As for instability, what do you expect when you have a monetary system that allows credit to expand many times faster than the real economy? And what happens to an economy when money itself can't be trusted? Try this experiment; let carpenters build your next house with an elastic tape measure, or let pilots fly planes with wacky instruments, or set the escalator at the shopping mall to go faster and faster. You'll see plenty of accidents there too.

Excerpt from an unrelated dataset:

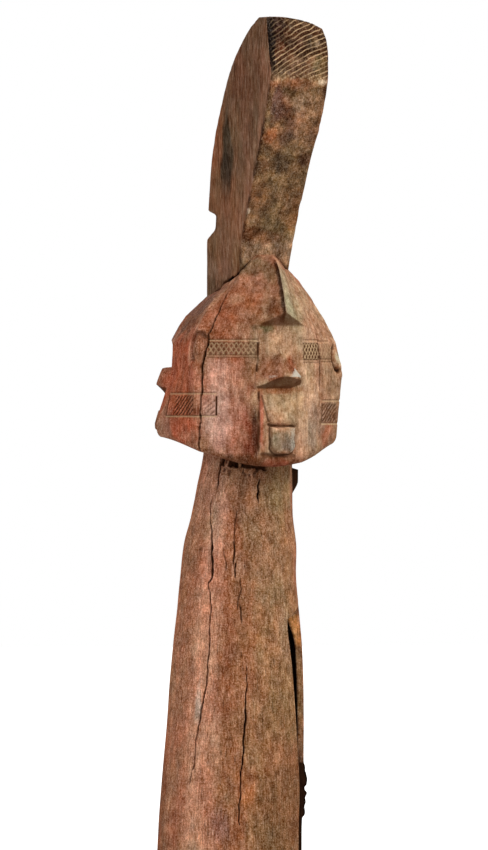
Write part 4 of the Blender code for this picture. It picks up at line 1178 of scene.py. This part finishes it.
# In each area: azimuth (or metres towards +Y on the blade's side and towards +X on its front), height, their
# half-sizes, colour and strength.
PATCHES = (
    ("head", (
        (30, 0.96, 62, 0.14, (0.4, 0.24, 0.138), 1), (25, 0.96, 13, 0.11, (0.51, 0.31, 0.19), 0.9),
        (50, 1, 22, 0.08, (0.335, 0.182, 0.102), 0.8), (45, 0.905, 10, 0.022, (0.3, 0.105, 0.055), 0.8),
        (27, 0.92, 7, 0.045, (0.27, 0.18, 0.125), 0.7), (45, 0.938, 16, 0.014, (0.21, 0.13, 0.08), 0.8),
        (4, 0.955, 12, 0.03, (0.41, 0.262, 0.142), 0.8), (-40, 0.96, 17, 0.075, (0.41, 0.175, 0.108), 1),
        (-46, 0.985, 7, 0.03, (0.6, 0.3, 0.212), 0.9), (-45, 0.932, 11, 0.04, (0.6, 0.325, 0.245), 0.85),
        (-39, 1.02, 24, 0.016, (0.285, 0.108, 0.056), 0.8), (-23, 0.985, 9, 0.024, (0.365, 0.15, 0.08), 0.8),
        (-22.5, 0.905, 6, 0.04, (0.21, 0.056, 0.028), 0.95),
        (-29, 0.906, 6, 0.012, (0.27, 0.105, 0.058), 0.7),
        (-19.3, 0.908, 3, 0.034, (0.065, 0.019, 0.009), 0.9),
        (-84, 0.985, 24, 0.065, (0.405, 0.105, 0.049), 1), (-73, 0.918, 14, 0.02, (0.43, 0.115, 0.056), 1),
        # The patch at -96 is painted shade on the roof's left facet.
        (-93, 0.915, 9, 0.03, (0.34, 0.165, 0.105), 0.8), (-96, 1.072, 36, 0.042, (0.165, 0.053, 0.021), 1),
        (-73, 1.078, 10, 0.016, (0.15, 0.052, 0.024), 0.8), (-35, 1.075, 24, 0.03, (0.255, 0.088, 0.04), 1),
        # The pale patch at -35.5 is a painted highlight on the forehead.
        (-35.5, 1.087, 9, 0.007, (0.5, 0.25, 0.15), 0.65), (-26, 1.066, 8, 0.008, (0.43, 0.2, 0.118), 0.7),
        (-47, 1.04, 13, 0.018, (0.22, 0.083, 0.039), 0.85),
        (-6, 1.074, 6, 0.013, (0.105, 0.033, 0.012), 0.85),
        (-20, 1.128, 20, 0.012, (0.205, 0.115, 0.06), 0.9), (-5, 1.12, 6, 0.016, (0.18, 0.1, 0.05), 0.9),
        (12, 1.085, 12, 0.035, (0.33, 0.215, 0.122), 0.9), (7, 1.112, 7, 0.018, (0.3, 0.205, 0.12), 0.9),
        # The dark patches at 1.05 and 1.049 are painted shade under the brow.
        (-11, 1.05, 5, 0.007, (0.11, 0.08, 0.035), 0.9),
        (-19.5, 1.049, 4.5, 0.005, (0.085, 0.045, 0.018), 0.5),
        # The pale patch at -66.5 is a painted highlight on the left ear's ridge.
        (-66.5, 1.019, 5, 0.016, (0.52, 0.255, 0.155), 0.85),
        (-60.5, 0.981, 6, 0.014, (0.52, 0.195, 0.12), 0.6),
        (-66, 0.908, 14, 0.006, (0.52, 0.215, 0.125), 0.8), (-10, 0.984, 8, 0.006, (0.22, 0.08, 0.04), 0.7),
        # Both patches here are painted shade: under the nose, and to the right of its tip.
        (13, 0.981, 4, 0.012, (0.22, 0.13, 0.07), 0.8), (-3, 0.9675, 22, 0.005, (0.29, 0.095, 0.034), 0.85),
        (-8.5, 0.998, 9.5, 0.021, (0.215, 0.08, 0.04), 0.9),
        (5.5, 0.999, 6.5, 0.013, (0.225, 0.07, 0.03), 0.95),
        (-1, 0.902, 10, 0.016, (0.235, 0.175, 0.11), 0.9), (3, 0.896, 5, 0.008, (0.15, 0.12, 0.09), 0.7),
        (26, 0.985, 5.5, 0.018, (0.35, 0.215, 0.12), 0.8), (58, 0.918, 8, 0.03, (0.235, 0.11, 0.058), 0.7),
        (58.5, 1.008, 3.2, 0.008, (0.42, 0.35, 0.235), 0.9),
        (52.5, 1.014, 2, 0.01, (0.17, 0.062, 0.026), 0.9),
        (55.5, 0.994, 2.6, 0.005, (0.17, 0.062, 0.026), 0.9),
        (-15.5, 0.93, 1.8, 0.035, (0.4, 0.125, 0.07), 0.9),
        # The dark patch at 0.874 is painted shade along the chin's rim.
        (-20, 0.874, 44, 0.011, (0.15, 0.058, 0.026), 0.95),
        (-5, 0.872, 10, 0.006, (0.28, 0.08, 0.042), 0.8), (-2, 0.88, 7, 0.008, (0.17, 0.07, 0.034), 0.6),
        (35, 0.885, 20, 0.01, (0.27, 0.15, 0.08), 0.7), (150, 0.98, 50, 0.11, (0.26, 0.115, 0.065), 0.8),
    )),
    ("shaft", (
        (-70, 0.6, 26, 0.5, (0.43, 0.183, 0.1), 0.8), (15, 0.65, 38, 0.5, (0.318, 0.16, 0.074), 0.9),
        # The pale band at -54.5 is partly wear and partly a painted sheen on a lit facet.
        (-24, 0.59, 17, 0.42, (0.325, 0.13, 0.06), 0.8), (-54.5, 0.56, 13, 0.46, (0.59, 0.285, 0.172), 0.95),
        (-110, 0.6, 14, 0.45, (0.37, 0.138, 0.062), 0.9), (-106, 0.41, 14, 0.085, (0.225, 0.07, 0.03), 0.8),
        (-6, 0.8, 22, 0.046, (0.255, 0.128, 0.064), 0.75), (-2, 0.392, 8, 0.02, (0.56, 0.255, 0.125), 0.8),
        (-44, 0.43, 9, 0.09, (0.47, 0.212, 0.118), 0.8), (-24, 0.74, 8, 0.018, (0.43, 0.205, 0.12), 0.8),
        (-72, 0.405, 9, 0.04, (0.33, 0.13, 0.066), 0.6), (-69, 0.761, 6, 0.003, (0.15, 0.062, 0.03), 0.85),
        (-84, 0.747, 10, 0.009, (0.21, 0.088, 0.045), 0.8),
        (-88, 0.705, 8, 0.014, (0.33, 0.125, 0.048), 0.8), (25, 0.42, 30, 0.1, (0.225, 0.098, 0.042), 0.9),
        (-25, 0.868, 34, 0.05, (0.385, 0.19, 0.105), 1), (-70, 0.86, 24, 0.06, (0.48, 0.222, 0.138), 0.9),
        # The pale patch at -51 is painted light on the lit side of the neck's arris.
        (25, 0.855, 24, 0.045, (0.31, 0.185, 0.088), 0.9), (-51, 0.8, 9, 0.06, (0.54, 0.29, 0.19), 0.85),
        (-58.5, 0.562, 3.4, 0.026, (0.54, 0.39, 0.3), 0.85),
        (-33, 0.404, 10, 0.02, (0.19, 0.095, 0.07), 0.8), (-12, 0.44, 7, 0.016, (0.38, 0.14, 0.05), 0.9),
        (-10, 0.522, 4, 0.012, (0.34, 0.14, 0.06), 0.8), (-45, 0.384, 10, 0.02, (0.56, 0.255, 0.15), 0.8),
        (-30, 0.64, 6, 0.03, (0.24, 0.085, 0.04), 0.7), (-20, 0.72, 8, 0.06, (0.215, 0.1, 0.058), 0.2),
        (20, 0.56, 16, 0.05, (0.27, 0.14, 0.062), 0.6), (5, 0.4, 10, 0.02, (0.16, 0.075, 0.035), 0.3),
        (62, 0.652, 14, 0.016, (0.48, 0.175, 0.055), 0.95),
    )),
    ("lip", (
        (60, 0.654, 30, 0.02, (0.7, 0.28, 0.095), 1), (60, 0.57, 30, 0.07, (0.35, 0.18, 0.082), 0.9),
        (60, 0.428, 30, 0.008, (0.42, 0.15, 0.05), 0.8),
    )),
    ("side", (
        (0.012, 1.3, 0.024, 0.13, (0.3, 0.108, 0.046), 0.75),
        (-0.02, 1.19, 0.12, 0.07, (0.228, 0.108, 0.053), 0.9),
        (0.01, 1.125, 0.05, 0.014, (0.3, 0.15, 0.092), 0.7),
        (-0.046, 1.15, 0.02, 0.07, (0.29, 0.125, 0.06), 0.8),
        (-0.077, 1.199, 0.004, 0.0035, (0.52, 0.43, 0.31), 0.8),
        (-0.021, 1.272, 0.018, 0.046, (0.06, 0.037, 0.02), 0.92),
        (-0.012, 1.25, 0.016, 0.023, (0.056, 0.036, 0.022), 0.9),
        (-0.014, 1.276, 0.012, 0.014, (0.04, 0.024, 0.014), 0.8),
    )),
    ("front", (
        (0, 1.415, 0.08, 0.045, (0.046, 0.018, 0.0075), 1),
        (-0.03, 1.436, 0.015, 0.018, (0.022, 0.01, 0.006), 0.9),
        (-0.04, 1.412, 0.008, 0.03, (0.022, 0.009, 0.006), 0.9),
        (-0.038, 1.412, 0.01, 0.042, (0.012, 0.006, 0.004), 0.97),
        (0.033, 1.366, 0.009, 0.004, (0.52, 0.39, 0.27), 0.7),
        (0.0385, 1.353, 0.004, 0.009, (0.06, 0.026, 0.012), 0.8),
        (0, 1.412, 0.012, 0.01, (0.06, 0.028, 0.018), 0.5),
        (0.014, 1.442, 0.028, 0.008, (0.08, 0.044, 0.022), 0.6),
        (0.002, 1.386, 0.028, 0.014, (0.15, 0.073, 0.038), 0.8),
        (0.03, 1.388, 0.012, 0.014, (0.12, 0.072, 0.026), 0.7),
        (-0.01, 1.363, 0.035, 0.008, (0.26, 0.108, 0.052), 0.7),
        (-0.026, 1.335, 0.01, 0.022, (0.13, 0.06, 0.048), 0.8),
        (-0.029, 1.297, 0.011, 0.012, (0.3, 0.108, 0.042), 0.8),
        (0.006, 1.307, 0.012, 0.014, (0.15, 0.09, 0.062), 0.7),
        (0.018, 1.33, 0.018, 0.03, (0.29, 0.16, 0.082), 0.8),
        (0.029, 1.266, 0.011, 0.012, (0.07, 0.024, 0.011), 0.85),
        (-0.004, 1.262, 0.014, 0.018, (0.085, 0.044, 0.025), 0.8),
        (-0.006, 1.326, 0.009, 0.014, (0.13, 0.055, 0.025), 0.7),
        (0.022, 1.29, 0.014, 0.018, (0.27, 0.15, 0.078), 0.7),
        (-0.022, 1.169, 0.02, 0.01, (0.13, 0.048, 0.019), 0.85),
        (-0.036, 1.199, 0.004, 0.0035, (0.52, 0.43, 0.31), 0.8),
        (0, 1.23, 0.05, 0.02, (0.165, 0.082, 0.036), 0.5),
        (0.03, 1.19, 0.008, 0.022, (0.27, 0.12, 0.045), 0.7),
        (0, 1.146, 0.06, 0.018, (0.31, 0.17, 0.098), 0.85),
    )),
    # Smaller spots over those.
    ("head", (
        (-14, 1.056, 5, 0.006, (0.15, 0.045, 0.016), 0.7), (-38, 1.026, 17, 0.006, (0.2, 0.066, 0.03), 0.4),
        (-30, 0.912, 5, 0.01, (0.33, 0.15, 0.09), 0.6), (13, 1.01, 3.5, 0.008, (0.25, 0.12, 0.055), 0.6),
        # The dark spots at 0.969 are painted shade under the nose.
        (25, 1.055, 10, 0.008, (0.26, 0.12, 0.06), 0.6), (3, 0.969, 6, 0.005, (0.15, 0.055, 0.02), 0.7),
        (-22.5, 0.969, 3.5, 0.008, (0.2, 0.062, 0.034), 0.7),
        (37, 0.922, 5, 0.018, (0.33, 0.215, 0.14), 0.7),
        (-134, 0.985, 24, 0.075, (0.365, 0.125, 0.066), 0.75),
    )),
    ("shaft", (
        (-27, 0.815, 8, 0.022, (0.215, 0.1, 0.058), 0.6), (-40, 0.53, 5, 0.035, (0.56, 0.3, 0.19), 0.6),
        (-19, 0.562, 7, 0.022, (0.42, 0.19, 0.1), 0.6), (26, 0.655, 9, 0.05, (0.36, 0.215, 0.125), 0.6),
        (20, 0.468, 6, 0.014, (0.37, 0.19, 0.1), 0.6), (-17, 0.4, 7, 0.022, (0.27, 0.085, 0.036), 0.6),
        (-9, 0.467, 5, 0.014, (0.27, 0.105, 0.045), 0.6), (-67.5, 0.605, 4, 0.03, (0.33, 0.145, 0.082), 0.6),
        (8, 0.738, 20, 0.055, (0.29, 0.172, 0.092), 0.6), (-42, 0.69, 6, 0.05, (0.44, 0.225, 0.135), 0.5),
    )),
    ("side", (
        (-0.05, 1.3, 0.018, 0.036, (0.25, 0.122, 0.064), 0.6),
        (-0.075, 1.285, 0.014, 0.028, (0.25, 0.126, 0.074), 0.6),
        (-0.015, 1.165, 0.03, 0.03, (0.27, 0.14, 0.082), 0.5),
    )),
    ("front", (
        (-0.022, 1.406, 0.012, 0.014, (0.1, 0.034, 0.015), 0.7),
        (0.024, 1.418, 0.01, 0.01, (0.11, 0.066, 0.036), 0.6),
        (-0.016, 1.335, 0.009, 0.016, (0.115, 0.046, 0.026), 0.7),
        (0.006, 1.336, 0.01, 0.016, (0.29, 0.175, 0.105), 0.6),
        (-0.006, 1.293, 0.008, 0.01, (0.12, 0.066, 0.044), 0.5),
        (-0.028, 1.256, 0.01, 0.012, (0.12, 0.048, 0.022), 0.6),
        (0, 1.22, 0.012, 0.01, (0.21, 0.12, 0.064), 0.5), (0, 1.166, 0.022, 0.008, (0.13, 0.05, 0.022), 0.7),
    )),
)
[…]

What is wrong with Stiglitz? Markets soar when the Fed hints at more money and crash when it hints that it will sit still. And Stiglitz blames the markets for instability! When you operate with an elastic currency and you expand credit 50 times in 50 years, you have to assume that the financial world will get a little toppy'. Then, when it falls over, he seizes the opportunity to tell us that markets need to be controlled by the same people who gave us the credit bubble:
... markets once again must be tamed and tempered. The consequences of not doing so are serious: within a meaningful democracy, where the voices of ordinary citizens are heard, we cannot maintain an open and globalized market system, at least not in the form that we know it, if that system year after year makes those citizens worse-off. One or the other will have to give - either our politics or our economics.
That's chutzpah. That's cheek. That's brass! Or brain damage.